Energetic variational approaches for multiphase flow systems with phase transition
Hajime Koba
TL;DR
The paper develops an energetic variational framework to derive and analyze mathematical models for multiphase flow with phase transition across a moving air–water interface. By partitioning the domain into an incompressible region $\Omega_A(t)$ and a compressible region $\Omega_B(t)$ with a constant interfacial density $\rho_0$ and surface tension $\pi_0$, it derives both viscous and inviscid two-phase systems, along with precise interface conditions and mass/conservation laws. The approach yields explicit stress constructs $\mathcal{T}_A$, $\mathcal{T}_B$, and their surface counterparts, enabling conservative forms and an energy identity that accounts for kinetic energy, viscous dissipation, and surface-energy fluxes; Euler/Navier–Stokes regimes arise as special cases. This variational formulation provides a rigorous, adaptable framework for modeling air–sea interactions and phase-transition phenomena in multiphase flows.
Abstract
We study the governing equations for the motion of the fluid particles near air-water interface from an energetic point of view.
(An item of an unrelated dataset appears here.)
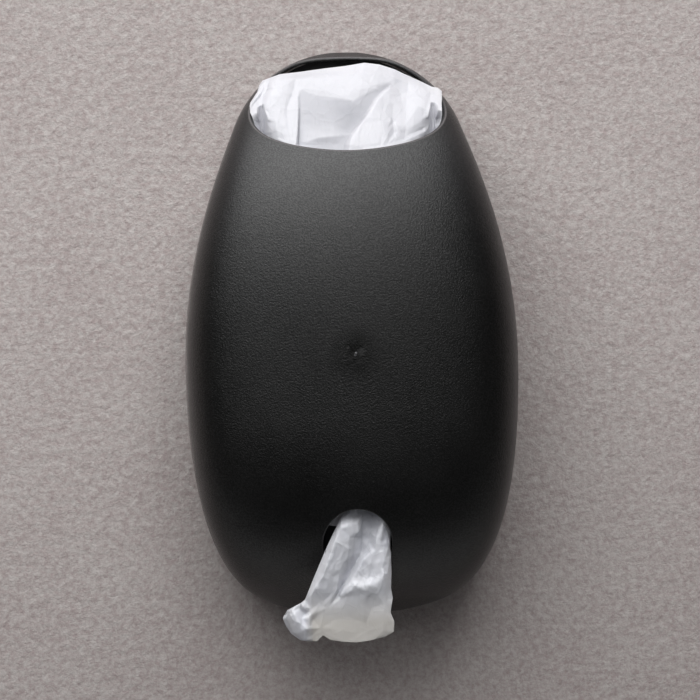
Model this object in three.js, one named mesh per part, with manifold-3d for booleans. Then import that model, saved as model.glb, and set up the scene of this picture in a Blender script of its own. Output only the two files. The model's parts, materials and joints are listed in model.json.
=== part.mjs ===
// Wall-mounted dispenser for used carrier bags. An egg-shaped plastic cover hangs on the hooks of a
// back plate that is screwed to the wall. Bags go in at the mouth and are pulled out at the slot.
// Millimetres. The origin is the middle of the back plate's rear face, on the wall. +Z is up, +X is
// to the right of someone who faces the wall, and the front looks along -Y.

import * as THREE from 'three';
import { ParametricGeometry } from 'three/addons/geometries/ParametricGeometry.js';
import { mergeVertices } from 'three/addons/utils/BufferGeometryUtils.js';
import Module from 'manifold-3d';

// Egg shape of the cover
const EGG_HEIGHT = 320;
const EGG_WIDTH = 187;
const EGG_DEPTH = 105;
const WIDEST_DROP = 17.3; // the widest level lies this far below the middle
const DEEPEST_DROP = 45; // and the deepest level this far

// Its outline on the wall: an arc over the crown, a curve down to the widest level, a curve below it
// and a flat arc under the toe
const CROWN_RADIUS = 68.4;
const CROWN_SWEEP = 68.8; // degrees of arc on each side
const SHOULDER_EASE = 27;
const UPPER_SIDE_EASE = 61.7;
const LOWER_SIDE_EASE = 119.8;
const TOE_EASE = 18;
const TOE_RADIUS = 138.6;
const TOE_SWEEP = 17.3;

// Its front, seen from the side
const BROW_REACH = 99.3;
const BROW_FALL = 29.1;
const UPPER_FRONT_EASE = 111;
const LOWER_FRONT_EASE = 70;
const CHIN_REACH = 84;

// Each level section has straight sides that round over into a gently curved front
const SIDE_POWER = 9.5;
const FRONT_POWER = 1.6;

// Cover
const COVER_WALL = 2.2;
const WALL_CLEARANCE = 0.5; // between the cover's rear edge and the wall
const MOUTH_RISE = 6; // the mouth's plane meets the wall this far above the crown
const MOUTH_TILT = 37.7; // degrees down towards the front
const SLOT_WIDTH = 39;
const SLOT_HEIGHT = 63; // from the toe to the top of the arch
const TOE_BAND = 12; // depth of the rim that runs on behind the slot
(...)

Since evaporation and condensation phenomena occur at the interface, we have to consider phase transition. This paper applies an energetic variational approach to derive multiphase flow systems with phase transition, where a multiphase flow means compressible and incompressible two-phase flow. We also research the conservation and energy laws of our system. The key ideas of deriving our systems are to acknowledge the existence of the interface and to apply an energetic variational approach. More precisely, we assume that both the coefficient of surface tension and the density of the interface are constants, and we apply an energetic variational approach to look for the dominant equations for the densities of our multiphase flow systems with phase transition. As applications, we can derive the usual Euler and Navier-Stokes systems, or a two-phase flow system with surface tension by our methods.